Return the lines from the one that contains "Write part 3 of the OpenSCAD" through the one that contains "return p.surface(Base_Color=base, Roughness=0.55", both included, exactly as written and with nothing added.

§ **GIVEN INFORMATION**:
## START

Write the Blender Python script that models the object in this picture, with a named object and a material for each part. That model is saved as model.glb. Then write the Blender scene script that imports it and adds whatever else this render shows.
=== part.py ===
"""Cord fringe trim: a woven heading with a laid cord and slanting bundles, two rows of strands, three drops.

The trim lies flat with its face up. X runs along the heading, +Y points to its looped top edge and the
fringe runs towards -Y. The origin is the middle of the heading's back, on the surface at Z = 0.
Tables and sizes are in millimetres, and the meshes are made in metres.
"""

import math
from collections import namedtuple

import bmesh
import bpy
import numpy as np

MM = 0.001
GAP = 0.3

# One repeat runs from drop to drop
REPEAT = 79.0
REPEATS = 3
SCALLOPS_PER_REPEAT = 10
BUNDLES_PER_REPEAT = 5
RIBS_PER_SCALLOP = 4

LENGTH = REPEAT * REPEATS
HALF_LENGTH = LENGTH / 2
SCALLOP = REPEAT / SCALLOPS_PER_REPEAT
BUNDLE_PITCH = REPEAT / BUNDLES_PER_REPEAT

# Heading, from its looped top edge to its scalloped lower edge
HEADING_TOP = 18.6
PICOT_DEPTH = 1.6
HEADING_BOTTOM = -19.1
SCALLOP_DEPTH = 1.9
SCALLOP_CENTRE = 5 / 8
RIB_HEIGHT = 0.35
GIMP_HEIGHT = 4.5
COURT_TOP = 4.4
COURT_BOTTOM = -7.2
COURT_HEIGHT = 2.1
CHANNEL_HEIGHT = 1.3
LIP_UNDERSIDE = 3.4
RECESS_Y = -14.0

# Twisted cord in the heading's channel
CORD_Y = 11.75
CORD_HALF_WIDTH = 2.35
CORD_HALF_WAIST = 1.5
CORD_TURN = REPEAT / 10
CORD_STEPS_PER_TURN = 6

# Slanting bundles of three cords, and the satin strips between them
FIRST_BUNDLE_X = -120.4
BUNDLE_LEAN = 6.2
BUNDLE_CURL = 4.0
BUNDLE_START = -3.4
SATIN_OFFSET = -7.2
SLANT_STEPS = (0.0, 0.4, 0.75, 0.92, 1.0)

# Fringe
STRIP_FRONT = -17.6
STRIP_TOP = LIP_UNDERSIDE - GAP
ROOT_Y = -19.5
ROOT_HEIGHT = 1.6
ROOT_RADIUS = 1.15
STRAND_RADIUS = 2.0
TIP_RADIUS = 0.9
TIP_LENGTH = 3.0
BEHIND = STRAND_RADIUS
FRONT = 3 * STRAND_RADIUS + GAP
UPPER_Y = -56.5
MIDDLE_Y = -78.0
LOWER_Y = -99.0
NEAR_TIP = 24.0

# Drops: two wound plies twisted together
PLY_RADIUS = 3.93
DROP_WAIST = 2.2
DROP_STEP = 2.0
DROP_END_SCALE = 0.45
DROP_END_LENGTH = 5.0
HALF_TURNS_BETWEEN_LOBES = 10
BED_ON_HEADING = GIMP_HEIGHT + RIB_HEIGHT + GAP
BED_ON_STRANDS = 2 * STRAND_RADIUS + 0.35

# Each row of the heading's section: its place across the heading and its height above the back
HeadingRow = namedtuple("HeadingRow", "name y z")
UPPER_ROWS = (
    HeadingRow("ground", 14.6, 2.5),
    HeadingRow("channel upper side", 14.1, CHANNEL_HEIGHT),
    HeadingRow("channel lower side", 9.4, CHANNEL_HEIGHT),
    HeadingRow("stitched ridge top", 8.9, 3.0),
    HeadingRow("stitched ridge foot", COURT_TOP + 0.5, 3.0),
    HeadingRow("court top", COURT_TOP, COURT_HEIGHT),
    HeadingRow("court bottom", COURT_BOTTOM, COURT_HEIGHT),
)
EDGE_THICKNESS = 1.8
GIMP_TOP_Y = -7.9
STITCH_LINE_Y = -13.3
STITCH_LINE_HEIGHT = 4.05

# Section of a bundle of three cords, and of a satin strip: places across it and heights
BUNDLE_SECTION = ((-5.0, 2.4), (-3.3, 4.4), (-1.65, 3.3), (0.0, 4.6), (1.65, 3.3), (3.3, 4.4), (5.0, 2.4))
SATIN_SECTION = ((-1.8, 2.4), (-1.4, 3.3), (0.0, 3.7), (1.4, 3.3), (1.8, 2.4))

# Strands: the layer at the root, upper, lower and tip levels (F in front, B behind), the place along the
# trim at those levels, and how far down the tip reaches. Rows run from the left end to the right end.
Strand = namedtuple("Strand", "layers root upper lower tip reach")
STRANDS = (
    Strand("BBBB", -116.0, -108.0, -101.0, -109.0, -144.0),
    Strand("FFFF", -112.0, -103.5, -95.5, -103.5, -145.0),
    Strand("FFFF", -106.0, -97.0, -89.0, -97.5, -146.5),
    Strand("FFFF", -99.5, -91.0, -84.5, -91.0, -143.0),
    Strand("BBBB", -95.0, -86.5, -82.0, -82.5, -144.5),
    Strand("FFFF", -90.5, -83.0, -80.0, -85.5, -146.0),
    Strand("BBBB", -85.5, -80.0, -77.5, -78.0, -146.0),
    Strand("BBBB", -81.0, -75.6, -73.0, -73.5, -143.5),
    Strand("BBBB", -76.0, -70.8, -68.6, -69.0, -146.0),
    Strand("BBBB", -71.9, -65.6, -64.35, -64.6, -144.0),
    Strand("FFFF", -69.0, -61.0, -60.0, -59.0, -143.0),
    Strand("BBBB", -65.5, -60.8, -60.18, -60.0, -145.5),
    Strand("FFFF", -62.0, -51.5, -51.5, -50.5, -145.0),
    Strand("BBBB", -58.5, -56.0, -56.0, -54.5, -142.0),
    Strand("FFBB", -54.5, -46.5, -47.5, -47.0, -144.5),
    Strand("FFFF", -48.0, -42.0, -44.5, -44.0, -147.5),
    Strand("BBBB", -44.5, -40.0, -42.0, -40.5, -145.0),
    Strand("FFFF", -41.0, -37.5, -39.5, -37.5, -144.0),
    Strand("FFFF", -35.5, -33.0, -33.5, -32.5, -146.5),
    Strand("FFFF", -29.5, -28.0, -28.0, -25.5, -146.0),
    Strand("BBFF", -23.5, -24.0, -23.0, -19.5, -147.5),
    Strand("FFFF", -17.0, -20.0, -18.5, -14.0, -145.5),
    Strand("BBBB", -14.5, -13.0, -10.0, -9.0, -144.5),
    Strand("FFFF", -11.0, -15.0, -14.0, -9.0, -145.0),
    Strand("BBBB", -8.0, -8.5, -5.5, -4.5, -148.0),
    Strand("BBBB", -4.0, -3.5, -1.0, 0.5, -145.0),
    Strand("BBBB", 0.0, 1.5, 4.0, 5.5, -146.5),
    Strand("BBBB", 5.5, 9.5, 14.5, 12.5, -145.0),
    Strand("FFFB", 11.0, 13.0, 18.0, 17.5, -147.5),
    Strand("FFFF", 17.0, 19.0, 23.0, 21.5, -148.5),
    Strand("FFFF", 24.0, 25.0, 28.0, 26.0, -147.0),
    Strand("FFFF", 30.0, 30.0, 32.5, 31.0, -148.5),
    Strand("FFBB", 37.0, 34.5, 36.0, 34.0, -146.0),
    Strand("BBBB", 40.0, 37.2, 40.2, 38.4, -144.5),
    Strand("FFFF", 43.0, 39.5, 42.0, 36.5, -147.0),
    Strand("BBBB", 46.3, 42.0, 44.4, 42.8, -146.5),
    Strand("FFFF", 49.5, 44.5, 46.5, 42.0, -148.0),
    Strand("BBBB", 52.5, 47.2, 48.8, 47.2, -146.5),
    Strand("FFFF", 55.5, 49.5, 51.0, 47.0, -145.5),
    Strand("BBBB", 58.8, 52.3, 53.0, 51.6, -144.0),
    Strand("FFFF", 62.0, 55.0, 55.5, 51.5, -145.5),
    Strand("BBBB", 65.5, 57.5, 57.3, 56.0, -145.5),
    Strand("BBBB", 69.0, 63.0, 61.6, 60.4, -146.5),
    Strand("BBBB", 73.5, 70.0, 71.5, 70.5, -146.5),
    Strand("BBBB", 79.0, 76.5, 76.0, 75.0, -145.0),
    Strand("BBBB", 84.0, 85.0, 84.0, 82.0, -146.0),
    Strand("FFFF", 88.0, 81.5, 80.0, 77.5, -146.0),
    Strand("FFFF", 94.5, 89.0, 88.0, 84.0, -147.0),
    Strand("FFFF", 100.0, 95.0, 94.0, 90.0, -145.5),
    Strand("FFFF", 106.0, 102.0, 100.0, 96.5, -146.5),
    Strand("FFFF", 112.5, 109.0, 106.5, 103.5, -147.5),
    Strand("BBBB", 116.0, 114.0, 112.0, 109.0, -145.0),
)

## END
## START

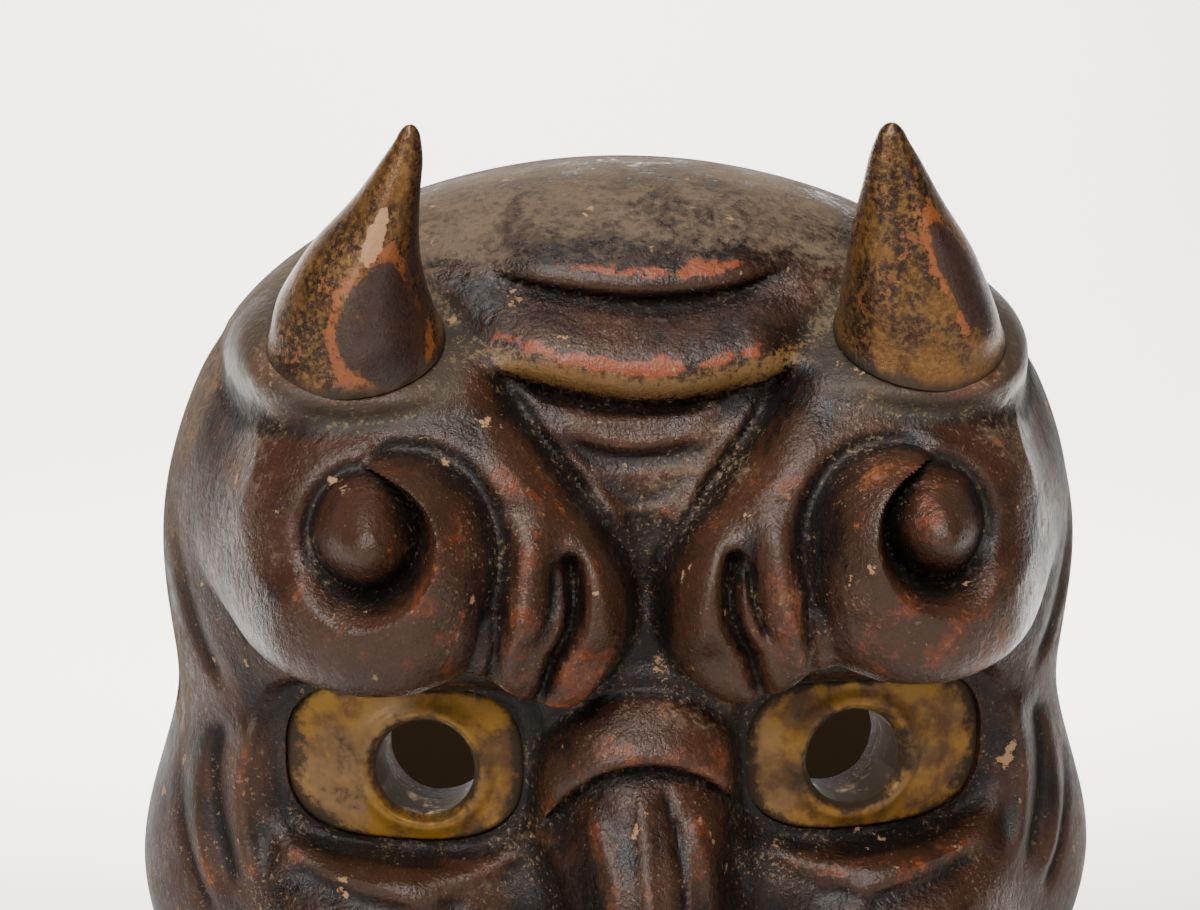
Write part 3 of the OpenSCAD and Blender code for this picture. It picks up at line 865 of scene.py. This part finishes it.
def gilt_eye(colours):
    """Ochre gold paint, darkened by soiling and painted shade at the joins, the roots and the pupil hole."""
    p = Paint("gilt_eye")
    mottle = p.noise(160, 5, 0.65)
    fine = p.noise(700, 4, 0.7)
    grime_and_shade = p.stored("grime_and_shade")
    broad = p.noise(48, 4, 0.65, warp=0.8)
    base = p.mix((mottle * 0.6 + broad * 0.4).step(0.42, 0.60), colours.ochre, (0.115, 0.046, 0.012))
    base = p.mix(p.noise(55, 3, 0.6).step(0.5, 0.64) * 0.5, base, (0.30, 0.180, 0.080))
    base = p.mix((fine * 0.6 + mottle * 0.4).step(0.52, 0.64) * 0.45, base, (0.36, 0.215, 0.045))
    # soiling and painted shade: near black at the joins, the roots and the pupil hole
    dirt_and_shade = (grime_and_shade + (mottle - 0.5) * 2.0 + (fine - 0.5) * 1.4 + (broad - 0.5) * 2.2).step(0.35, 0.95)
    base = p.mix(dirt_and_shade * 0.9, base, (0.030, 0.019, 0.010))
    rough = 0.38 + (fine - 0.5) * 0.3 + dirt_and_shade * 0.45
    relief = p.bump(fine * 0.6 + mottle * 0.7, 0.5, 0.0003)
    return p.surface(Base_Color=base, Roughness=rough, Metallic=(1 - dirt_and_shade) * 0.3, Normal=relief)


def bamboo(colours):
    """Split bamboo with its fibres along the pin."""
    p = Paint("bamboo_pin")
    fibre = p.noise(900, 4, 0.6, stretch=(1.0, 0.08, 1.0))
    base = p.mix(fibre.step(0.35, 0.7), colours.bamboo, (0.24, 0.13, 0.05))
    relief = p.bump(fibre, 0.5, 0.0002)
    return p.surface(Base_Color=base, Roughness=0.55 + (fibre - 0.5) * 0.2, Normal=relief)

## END
## START

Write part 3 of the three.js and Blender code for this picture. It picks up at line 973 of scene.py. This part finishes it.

## END

§ **SOLUTION FOR THIS TASK**:
Write part 3 of the OpenSCAD and Blender code for this picture. It picks up at line 865 of scene.py. This part finishes it.
def gilt_eye(colours):
    """Ochre gold paint, darkened by soiling and painted shade at the joins, the roots and the pupil hole."""
    p = Paint("gilt_eye")
    mottle = p.noise(160, 5, 0.65)
    fine = p.noise(700, 4, 0.7)
    grime_and_shade = p.stored("grime_and_shade")
    broad = p.noise(48, 4, 0.65, warp=0.8)
    base = p.mix((mottle * 0.6 + broad * 0.4).step(0.42, 0.60), colours.ochre, (0.115, 0.046, 0.012))
    base = p.mix(p.noise(55, 3, 0.6).step(0.5, 0.64) * 0.5, base, (0.30, 0.180, 0.080))
    base = p.mix((fine * 0.6 + mottle * 0.4).step(0.52, 0.64) * 0.45, base, (0.36, 0.215, 0.045))
    # soiling and painted shade: near black at the joins, the roots and the pupil hole
    dirt_and_shade = (grime_and_shade + (mottle - 0.5) * 2.0 + (fine - 0.5) * 1.4 + (broad - 0.5) * 2.2).step(0.35, 0.95)
    base = p.mix(dirt_and_shade * 0.9, base, (0.030, 0.019, 0.010))
    rough = 0.38 + (fine - 0.5) * 0.3 + dirt_and_shade * 0.45
    relief = p.bump(fine * 0.6 + mottle * 0.7, 0.5, 0.0003)
    return p.surface(Base_Color=base, Roughness=rough, Metallic=(1 - dirt_and_shade) * 0.3, Normal=relief)


def bamboo(colours):
    """Split bamboo with its fibres along the pin."""
    p = Paint("bamboo_pin")
    fibre = p.noise(900, 4, 0.6, stretch=(1.0, 0.08, 1.0))
    base = p.mix(fibre.step(0.35, 0.7), colours.bamboo, (0.24, 0.13, 0.05))
    relief = p.bump(fibre, 0.5, 0.0002)
    return p.surface(Base_Color=base, Roughness=0.55 + (fibre - 0.5) * 0.2, Normal=relief)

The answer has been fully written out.